The most common class II findings in our study were perforated bowel, myocardial infarct, and malignancy. Knowing and analyzing this information in a standardized fashion allows identification of diagnoses that clinical examination, routine imaging, and standard laboratory protocols have not identified. A focused analysis could identify opportunities for premortem diagnosis or treatment and better outcomes.

Limitations of our study include small sample size, low autopsy rate, and the convenience sampling method. It has been suggested that selection bias may falsely elevate the discrepancy rate in autopsy studies, because clinicians are more likely to request an autopsy for difficult cases.
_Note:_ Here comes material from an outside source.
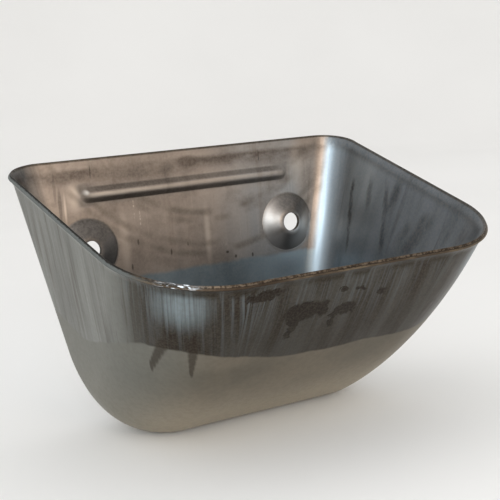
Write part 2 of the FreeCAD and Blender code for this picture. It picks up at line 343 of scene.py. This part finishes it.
# Sides: blue-grey with darker lines, paler towards the back
side_colour = lay(tree, "#6E767D", "#7F878F", ease(tree, broad_line, 0.35, 0.65))
side_colour = lay(tree, side_colour, "#4E5156", ease(tree, line, 0.5, 0.7),
                  ease(tree, cloud, 0.4, 0.6, 0.2, 0.75), ease(tree, wall["Y"], 0.1, 0.5, 1.0, 0.25),
                  ease(tree, at["Z"], -85 * mm, -65 * mm, 0.2, 1.0))
side_colour = lay(tree, side_colour, "#9AA3A8", ease(tree, at["Y"], -60 * mm, -30 * mm, 0.0, 0.35))

# Frayed dark smears down the right wall, some leaning. Each has its y at the top end, its top and
# bottom in z, its lean (y gained for each z), its half width, all in mm, and its share
wall_smears = (
    (-25.0, -14, -36, 0.33, 2.2, 0.9), (-31.0, -30, -49, 0.33, 1.4, 0.65), (-50.5, -7, -40, 0.33, 2.4, 0.6),
    (-58.0, -4, -22, 0.0, 4.2, 0.6), (-85.0, -10, -36, -0.34, 6.0, 0.6), (-38.0, -8, -26, 0.25, 2.8, 0.5),
    (-74.0, -18, -50, -0.3, 4.0, 0.45))
fray = marks(tree, place, 5 * mm, stretch=(1, 1, 2), detail=4.0, roughness=0.6, seed=6.0)
fray = ease(tree, fray, 0.3, 0.7, -0.7 * mm, 0.7 * mm)
patchy = marks(tree, place, 7 * mm, stretch=(1, 1, 1.5), detail=3.0, roughness=0.6, seed=9.0)
patchy = ease(tree, patchy, 0.36, 0.56, 0.5, 1.0)
for top_y, top, bottom, lean, wide, share in wall_smears:
    across = add(tree, "ShaderNodeMath", {0: at["Z"], 1: -lean, 2: at["Y"]}, operation="MULTIPLY_ADD")
    across = gather(tree, "ADD", across, fray)
    smear = stripe(tree, across, (top_y - lean * top) * mm, 0.2 * wide * mm, wide * mm)
    side_colour = lay(tree, side_colour, "#383C41", smear, patchy,
                      ease(tree, at["Z"], (bottom - 2) * mm, (bottom + 6) * mm),
                      ease(tree, at["Z"], (top + 2) * mm, (top - 5) * mm),
                      ease(tree, at["X"], 40 * mm, 60 * mm, 0.0, share))

# Painted highlight on the side walls low by the rear corners; by the left one, painted shade in a warm brown
side_colour = lay(tree, side_colour, "#B0BBC2", ease(tree, wall["Y"], 0.3, 0.75),
                  ease(tree, at["Z"], -20 * mm, -45 * mm, 0.2, 0.7))
left_corner_shade = lay(tree, "#62564C", "#7C6F64", ease(tree, cloud, 0.4, 0.6))
side_colour = lay(tree, side_colour, left_corner_shade, ease(tree, wall["X"], -0.2, -0.5),
                  ease(tree, at["Y"], -70 * mm, -35 * mm, 0.0, 0.85))

# Back: a brown bloom, greyer to the right, blotched and lined
blotch = marks(tree, place, 11 * mm, stretch=(1.5, 1, 1), detail=5.0, roughness=0.65, seed=12.0)
back_colour = lay(tree, "#897D73", "#9F9287", ease(tree, cloud, 0.35, 0.65))
back_colour = lay(tree, back_colour, "#979694", ease(tree, at["X"], 5 * mm, 40 * mm, 0.0, 0.7),
                  ease(tree, at["X"], 66 * mm, 56 * mm))
back_colour = lay(tree, back_colour, "#665B52", ease(tree, blotch, 0.45, 0.65, 0.0, 0.3))
back_colour = lay(tree, back_colour, "#75685D", ease(tree, line, 0.58, 0.68, 0.0, 0.3))
back_colour = lay(tree, back_colour, "#D8CCBE", ease(tree, fine_line, 0.6, 0.7, 0.0, 0.08))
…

This may be especially true for institutions such as ours with a low autopsy rate[9] (hospital autopsy rate at Vidant Medical Center was 6% in 2017). Interestingly though, studies have shown that clinicians are generally not able to predict which cases will reveal a missed diagnosis, therefore weakening this argument.[16]

In summary, use of a standardized autopsy mortality review form provides a means to correlate discrepancy rates with unexpected mortality, adequacy of laboratory testing, adequacy of abnormal test follow-up, and quality indicators. Such correlation could also be used to identify areas within the practice or diagnostic categories where there were increased numbers of discrepancies and to focus interventions in those areas, assuring that the autopsy regains its importance as an essential quality management tool.